= Exercise =
Print the data that follows exactly.

※ ※ ※

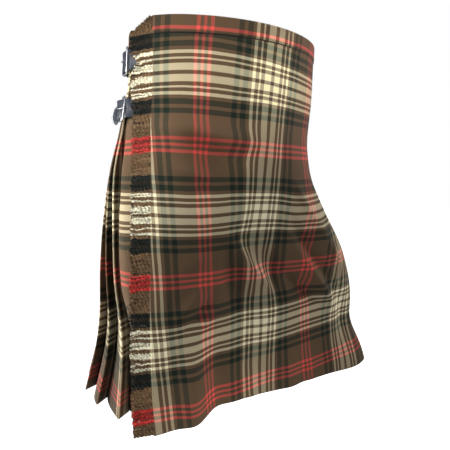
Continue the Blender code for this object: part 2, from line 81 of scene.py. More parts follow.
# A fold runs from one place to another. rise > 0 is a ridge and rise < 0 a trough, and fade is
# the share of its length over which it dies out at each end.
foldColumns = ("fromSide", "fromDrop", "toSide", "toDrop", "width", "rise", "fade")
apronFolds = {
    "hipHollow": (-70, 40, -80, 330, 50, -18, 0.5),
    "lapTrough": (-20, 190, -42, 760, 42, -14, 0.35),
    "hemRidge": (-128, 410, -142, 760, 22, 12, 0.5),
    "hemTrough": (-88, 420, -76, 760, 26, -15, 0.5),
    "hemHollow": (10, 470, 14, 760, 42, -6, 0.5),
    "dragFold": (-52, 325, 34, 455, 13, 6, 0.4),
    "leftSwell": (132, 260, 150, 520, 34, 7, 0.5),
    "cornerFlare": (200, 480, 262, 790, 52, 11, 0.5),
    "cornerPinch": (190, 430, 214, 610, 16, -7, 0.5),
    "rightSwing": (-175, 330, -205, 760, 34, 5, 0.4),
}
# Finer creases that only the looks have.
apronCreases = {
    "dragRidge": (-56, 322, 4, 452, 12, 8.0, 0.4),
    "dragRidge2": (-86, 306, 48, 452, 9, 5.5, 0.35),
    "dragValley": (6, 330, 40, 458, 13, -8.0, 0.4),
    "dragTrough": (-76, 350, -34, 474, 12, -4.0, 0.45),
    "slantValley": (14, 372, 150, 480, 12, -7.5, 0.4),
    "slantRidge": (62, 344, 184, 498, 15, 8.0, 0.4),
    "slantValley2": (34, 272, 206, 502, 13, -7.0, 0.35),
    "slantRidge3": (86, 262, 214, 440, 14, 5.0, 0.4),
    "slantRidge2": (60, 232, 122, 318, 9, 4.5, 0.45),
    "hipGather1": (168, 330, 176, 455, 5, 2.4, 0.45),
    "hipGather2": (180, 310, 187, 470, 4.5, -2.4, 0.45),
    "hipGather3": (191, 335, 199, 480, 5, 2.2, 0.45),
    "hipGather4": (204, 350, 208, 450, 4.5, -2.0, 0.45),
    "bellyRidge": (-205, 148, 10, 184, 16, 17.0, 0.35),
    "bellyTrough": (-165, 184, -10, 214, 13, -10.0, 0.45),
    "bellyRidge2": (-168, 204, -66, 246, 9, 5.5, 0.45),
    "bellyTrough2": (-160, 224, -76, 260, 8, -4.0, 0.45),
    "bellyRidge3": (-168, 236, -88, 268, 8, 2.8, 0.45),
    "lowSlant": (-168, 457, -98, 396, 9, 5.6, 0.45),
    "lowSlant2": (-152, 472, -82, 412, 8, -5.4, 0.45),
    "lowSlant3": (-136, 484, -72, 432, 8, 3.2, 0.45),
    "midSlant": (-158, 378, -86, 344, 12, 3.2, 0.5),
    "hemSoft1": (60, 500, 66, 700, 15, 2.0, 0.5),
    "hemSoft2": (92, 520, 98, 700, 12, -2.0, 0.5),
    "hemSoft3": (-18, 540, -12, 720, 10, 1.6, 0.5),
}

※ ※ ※

= Solution to this task =
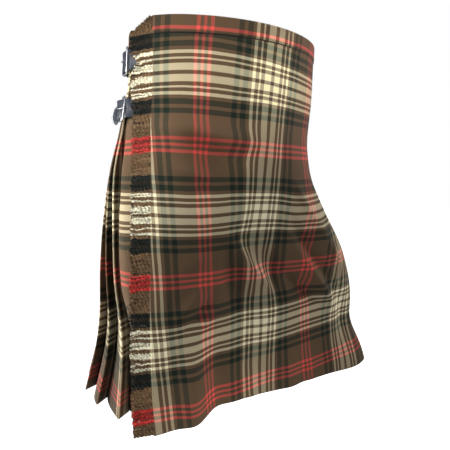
Continue the Blender code for this object: part 2, from line 81 of scene.py. More parts follow.
# A fold runs from one place to another. rise > 0 is a ridge and rise < 0 a trough, and fade is
# the share of its length over which it dies out at each end.
foldColumns = ("fromSide", "fromDrop", "toSide", "toDrop", "width", "rise", "fade")
apronFolds = {
    "hipHollow": (-70, 40, -80, 330, 50, -18, 0.5),
    "lapTrough": (-20, 190, -42, 760, 42, -14, 0.35),
    "hemRidge": (-128, 410, -142, 760, 22, 12, 0.5),
    "hemTrough": (-88, 420, -76, 760, 26, -15, 0.5),
    "hemHollow": (10, 470, 14, 760, 42, -6, 0.5),
    "dragFold": (-52, 325, 34, 455, 13, 6, 0.4),
    "leftSwell": (132, 260, 150, 520, 34, 7, 0.5),
    "cornerFlare": (200, 480, 262, 790, 52, 11, 0.5),
    "cornerPinch": (190, 430, 214, 610, 16, -7, 0.5),
    "rightSwing": (-175, 330, -205, 760, 34, 5, 0.4),
}
# Finer creases that only the looks have.
apronCreases = {
    "dragRidge": (-56, 322, 4, 452, 12, 8.0, 0.4),
    "dragRidge2": (-86, 306, 48, 452, 9, 5.5, 0.35),
    "dragValley": (6, 330, 40, 458, 13, -8.0, 0.4),
    "dragTrough": (-76, 350, -34, 474, 12, -4.0, 0.45),
    "slantValley": (14, 372, 150, 480, 12, -7.5, 0.4),
    "slantRidge": (62, 344, 184, 498, 15, 8.0, 0.4),
    "slantValley2": (34, 272, 206, 502, 13, -7.0, 0.35),
    "slantRidge3": (86, 262, 214, 440, 14, 5.0, 0.4),
    "slantRidge2": (60, 232, 122, 318, 9, 4.5, 0.45),
    "hipGather1": (168, 330, 176, 455, 5, 2.4, 0.45),
    "hipGather2": (180, 310, 187, 470, 4.5, -2.4, 0.45),
    "hipGather3": (191, 335, 199, 480, 5, 2.2, 0.45),
    "hipGather4": (204, 350, 208, 450, 4.5, -2.0, 0.45),
    "bellyRidge": (-205, 148, 10, 184, 16, 17.0, 0.35),
    "bellyTrough": (-165, 184, -10, 214, 13, -10.0, 0.45),
    "bellyRidge2": (-168, 204, -66, 246, 9, 5.5, 0.45),
    "bellyTrough2": (-160, 224, -76, 260, 8, -4.0, 0.45),
    "bellyRidge3": (-168, 236, -88, 268, 8, 2.8, 0.45),
    "lowSlant": (-168, 457, -98, 396, 9, 5.6, 0.45),
    "lowSlant2": (-152, 472, -82, 412, 8, -5.4, 0.45),
    "lowSlant3": (-136, 484, -72, 432, 8, 3.2, 0.45),
    "midSlant": (-158, 378, -86, 344, 12, 3.2, 0.5),
    "hemSoft1": (60, 500, 66, 700, 15, 2.0, 0.5),
    "hemSoft2": (92, 520, 98, 700, 12, -2.0, 0.5),
    "hemSoft3": (-18, 540, -12, 720, 10, 1.6, 0.5),
}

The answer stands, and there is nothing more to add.